Pas de bouclier chez les Belges

C’est encore une histoire à la… belge. Chez nos voisins, comme la France, les Pays-Bas, le Royaume-Uni ou l’Italie, il existe une protection juridique relativement complète pour les lanceurs d’alerte. Mais chez nous, rien ou presque. Pas de bouclier antireprésailles. En tout cas, une incroyable disparité. Au niveau du secteur privé, c’est le vide total, à l’exception des déclarations de suspicion de blanchiment à la Ctif ou de délits financiers à la FSMA, conformément à ce qu’impose l’Union européenne. Côté secteur public, depuis quelques années, des dispositions pour les fonctionnaires « lanceurs d’alerte » flamands et fédéraux ont été mises en place, via les services de médiateurs.
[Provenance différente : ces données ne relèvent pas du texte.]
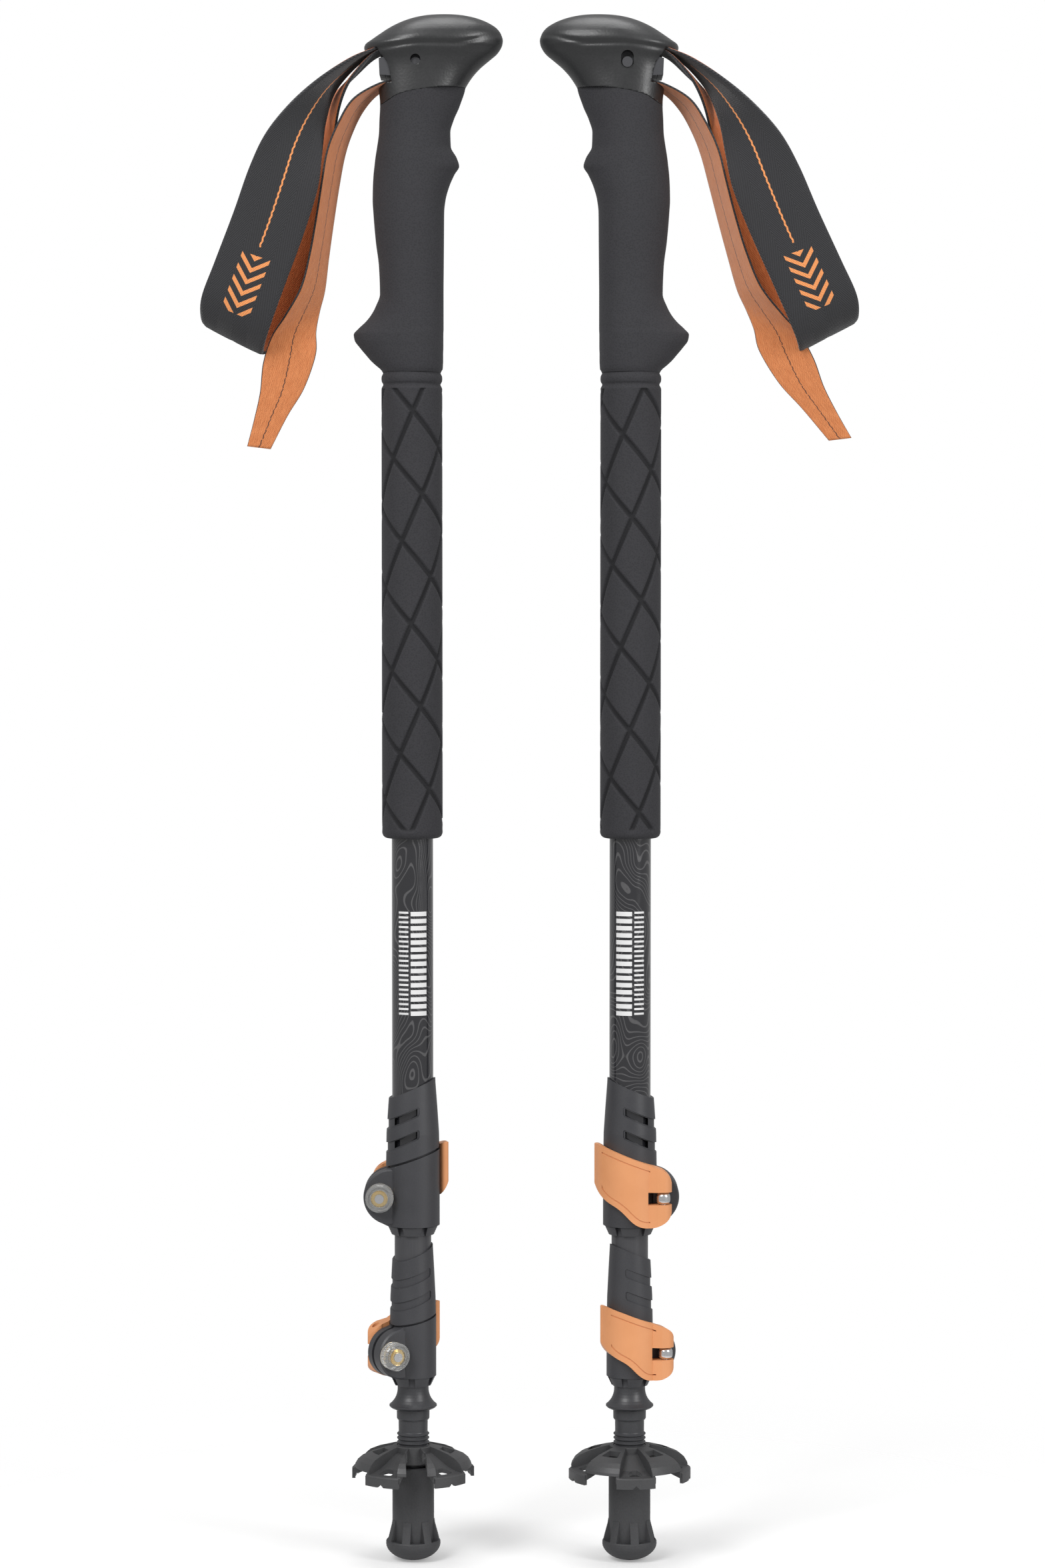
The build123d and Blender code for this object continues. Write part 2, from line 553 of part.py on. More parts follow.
# walls that join both levels
PANEL_WALL = [(8.0, 50.2), (8.8, 50.2), (12.0, 49.5), (18.0, 47.8), (22.0, 46.1), (24.2, 44.3),
              (25.3, 42.4), (25.5, 41.0), (26.2, 40.4), (26.2, 38.0), (23.0, 39.0),
              (18.0, 40.7), (13.4, 43.4), (9.6, 45.8), (8.0, 46.0)]
# opening of a low panel, (x, y) with the panel centred on +X
OPENING = [(18.4, -1.0), (18.4, 1.0), (19.6, 2.3), (21.6, 3.3), (22.9, 3.0), (23.3, 2.0),
           (23.3, -2.0), (22.9, -3.0), (21.6, -3.3), (19.6, -2.3)]
NOTCH_HALF = 4.6                             # half width of the open notch


def panel_sector(centre, half):
    return sector(centre - half, centre + half, 30.0, 56.0, 8)


def basket():
    high, low, wall = turned(HIGH_PANEL), turned(LOW_PANEL), turned(PANEL_WALL)
    body = turned(HUB)
    for i in range(5):
        centre = BASKET_NOTCH + BASKET_PITCH * (i + 0.5)
        turn = Rot(0, 0, centre)
        panel = low & panel_sector(centre, PANEL_HALF + 0.6)
        panel = panel - turn * slab_xy(OPENING, 30, 60)
        # V notch in the lower edge of the skirt
        panel = panel - turn * (Pos(26, 0, 35.9) * (Rot(45, 0, 0) * Box(6, 2.2, 2.2)))
        body = body + panel
        for side in (-1, 1):
            body = body + (wall & panel_sector(centre + side * PANEL_HALF, 1.6))
    for i in range(1, 5):
        centre = BASKET_NOTCH + BASKET_PITCH * i
        panel = high & panel_sector(centre, PANEL_HALF + 1.2)
        # crescent pocket near the hub
        pocket = cylinder(18.2, 46.4, 56) - cylinder(12.8, 40, 60)
        body = body + (panel - (pocket & panel_sector(centre, 12.5)))
    # two narrow tabs either side of the open notch
    turn = Rot(0, 0, BASKET_NOTCH)
    tabs = high & panel_sector(BASKET_NOTCH, PANEL_HALF + 1.2)
    tabs = tabs - turn * box(10.6, 40, -NOTCH_HALF, NOTCH_HALF, 30, 60)
    tabs = tabs - turn * (Pos(10.6, 0, 45) * Cylinder(NOTCH_HALF, 40))
    body = body + tabs
    body = body - turn * box(11.2, 40, -NOTCH_HALF, NOTCH_HALF, 30, 49)
    return one(body - cylinder(THREAD_OD / 2 + RUN, 30, 60))


# ------------------------------------------------------------------ rubber foot
# outlines are (radius, z)
FOOT_BODY = [(0, 41.0), (8.7, 41.0), (9.15, 40.4), (9.15, 17.5), (8.9, 8.6), (8.9, 7.6), (0, 7.6)]
FOOT_BULB = [(0, 8.2), (11.5, 8.4), (11.9, 7.8), (11.95, 6.6), (11.75, 5.5), (11.3, 4.5),
             (10.6, 3.5), (9.7, 2.6), (8.7, 1.8), (7.6, 1.15), (6.5, 0.65), (5.4, 0.25),
             (4.7, 0.06), (4.2, 0.0), (0, 0)]
FOOT_FLARE = [(8.0, 17.5), (9.3, 17.5), (9.6, 15.6), (10.2, 13.4), (10.9, 10.8), (11.6, 8.0),
              (8.0, 8.0)]
FOOT_BORE = [(0, 45), (6.4, 45), (6.4, 24.0), (5.75, 15.4), (4.4, 11.2), (2.4, 11.2),
             (2.4, 5.6), (0, 5.6)]
FOOT_RIBS = 7


def rubber_foot():
    foot = turned(FOOT_BODY) + turned(FOOT_BULB)
    flare = turned(FOOT_FLARE)
    for i in range(FOOT_RIBS):
        turn = Rot(0, 0, -105 + 360 / FOOT_RIBS * i)
        foot = foot + (flare & (turn * box(6, 14, -1.8, 1.8, 6, 19)))
    return one(foot - turned(FOOT_BORE))


# ------------------------------------------------------------------ wrist strap
# outlines are (x, z)
STRAP_LOOP = [(-26.5, 654.5), (-33, 649.5), (-39.6, 641.7), (-50, 632), (-63, 618.4),
              (-71, 604.1), (-78.5, 588), (-84.2, 573), (-89, 559), (-93.0, 549),
              (-94.0, 543.3), (-91.5, 539.0), (-80, 532.0), (-66, 525.2), (-63.5, 527.2),
              (-58.7, 548.5), (-51.5, 566), (-44, 582), (-39.6, 597.7), (-38.2, 608),
              (-37.0, 617), (-32, 628), (-27, 638), (-24.0, 646)]
STRAP_CORE = [(-36.5, 660), (-90, 660), (-130, 620), (-130, 560), (-95, 553.5), (-86, 549.5),
              (-62, 536.5), (-40, 530), (-20, 580), (-20, 612), (-34.5, 624)]
STRAP_STUB = [(-22.2, 654.2), (-27.5, 655), (-30, 650), (-27, 640), (-22.2, 645.5)]
STRAP_TAIL = [(-22.2, 646.2), (-28, 645), (-33.4, 626), (-37.4, 608), (-43, 583.4), (-52, 562),
              (-61.5, 545), (-65, 528), (-69, 510), (-73, 487.5), (-60, 485.4), (-54, 500),
              (-41.8, 512), (-41.0, 530), (-41.2, 544), (-40.5, 557.5), (-37.6, 583.4),
              (-34.2, 608), (-30.2, 626), (-22.2, 640)]
STUB_HALF = 10.8                             # half width where the strap meets the head


def wrist_strap():
    strap = slab_xz(STRAP_LOOP, -15.5, 15.5) - slab_xz(STRAP_CORE, -12.6, 12.6)
    # narrowed beside the head
    for y0, y1 in ((STUB_HALF, 20), (-20, -STUB_HALF)):
        strap = strap - box(-36, 0, y0, y1, 600, 680)
    stub = slab_xz(STRAP_STUB, -STUB_HALF, STUB_HALF)
    return one(strap + stub + slab_xz(STRAP_TAIL, -1.2, 1.2))


# ------------------------------------------------------------------ assembly
def pole():
    parts = {
        "grip_head": grip_head(),
        "grip_foam": grip_foam(),
        "extension_foam": extension_foam(),
        "upper_shaft": tube(UPPER_OD, UPPER_ID, UPPER_BOTTOM, UPPER_TOP),
        "strap_wedge": strap_wedge(),
        "strap_pin": strap_pin(),
        "wrist_strap": wrist_strap(),
        "middle_shaft": tube(MIDDLE_OD, MIDDLE_ID, MIDDLE_BOTTOM, MIDDLE_TOP),
        "middle_end_plug": end_plug(MIDDLE_ID, UPPER_ID, 606, MIDDLE_TOP, 628.5, 4.0),
        "lower_shaft": tube(LOWER_OD, LOWER_ID, LOWER_BOTTOM, LOWER_TOP),
        "lower_end_plug": end_plug(LOWER_ID, MIDDLE_ID, 584, LOWER_TOP, 602, 3.4),
        "tip_ferrule": tip_ferrule(),
        "carbide_tip": carbide_tip(),
        "basket": basket(),
        "rubber_foot": rubber_foot(),
    }
    for level, lock in (("upper", UPPER_LOCK), ("lower", LOWER_LOCK)):
        for name, build in LOCK_PARTS.items():
            parts[f"{level}_lock_{name}"] = build(lock)
    return parts


os.makedirs("parts", exist_ok=True)
PARTS = pole()
for side, x, turn in (("left", -POLE_SPACING / 2, 0.0), ("right", POLE_SPACING / 2, 180.0)):
    for name, shape in PARTS.items():
        extra = LOWER_LOCK_TURN[side] if name.startswith("lower_lock_") else 0.0
        placed = Pos(x, 0, 0) * (Rot(0, 0, turn + extra) * shape)
        export_step(placed, f"parts/{side}_{name}.step")
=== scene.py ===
"""A pair of walking poles with foam grips, lever locks and webbing wrist straps.

The poles stand upright on the floor at z = 0, their axes at x = -AXIS_X and x = +AXIS_X, y = 0.
The camera looks along +Y.  The rebuilt grips, heads and straps are drawn in millimetres in a
pole frame centred on the axis: the nose of the head points to +x and the strap hangs on -x.
The pole frame has the scene's directions on the left pole and is half-turned on the right one,
so both noses point inwards and both straps outwards.
"""
import bpy, bmesh, json, math
import numpy as np
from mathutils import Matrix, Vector


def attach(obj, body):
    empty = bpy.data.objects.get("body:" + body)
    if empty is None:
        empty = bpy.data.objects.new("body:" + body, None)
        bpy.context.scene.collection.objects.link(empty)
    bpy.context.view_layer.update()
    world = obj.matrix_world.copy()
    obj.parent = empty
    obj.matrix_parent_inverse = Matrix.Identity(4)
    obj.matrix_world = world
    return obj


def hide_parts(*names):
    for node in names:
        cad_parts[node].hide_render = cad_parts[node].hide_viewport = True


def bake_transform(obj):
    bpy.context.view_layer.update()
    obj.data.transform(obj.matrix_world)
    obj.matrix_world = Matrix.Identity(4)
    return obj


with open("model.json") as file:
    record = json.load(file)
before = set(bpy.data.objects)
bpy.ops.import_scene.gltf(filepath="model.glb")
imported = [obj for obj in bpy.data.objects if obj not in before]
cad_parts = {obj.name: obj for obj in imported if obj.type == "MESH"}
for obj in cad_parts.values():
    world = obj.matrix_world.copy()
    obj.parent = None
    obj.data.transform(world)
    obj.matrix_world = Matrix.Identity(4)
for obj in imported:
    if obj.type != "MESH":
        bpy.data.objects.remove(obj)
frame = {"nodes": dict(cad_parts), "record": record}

for default_name in ("Cube", "Light", "Camera"):
    if default_name in bpy.data.objects and default_name not in frame["nodes"]:
        bpy.data.objects.remove(bpy.data.objects[default_name])
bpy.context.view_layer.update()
MM = 0.001
AXIS_X = 0.0475
SIDES = {"left": (-AXIS_X, 1.0), "right": (AXIS_X, -1.0)}   # x of the axis, sign of local x and y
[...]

Par contre, dans les Régions wallonne et bruxelloise, la Commission européenne pointait elle-même, en 2018, « l’absence de législation pertinente ». En 2016, le scandale du détournement de deux millions d’euros par un comptable de l’Office wallon des déchets avait pourtant incité le ministre-président d’alors Paul Magnette (PS) à créer un statut spécifique pour les fonctionnaires qui dénoncent de tels faits délictueux. On n’a encore rien vu venir. L’actuelle ministre Valérie De Bue (MR) planche toujours sur le sujet. Et Ecolo envisage de soumettre un projet pour protéger les « lanceurs » au sein des intercommunales wallonnes.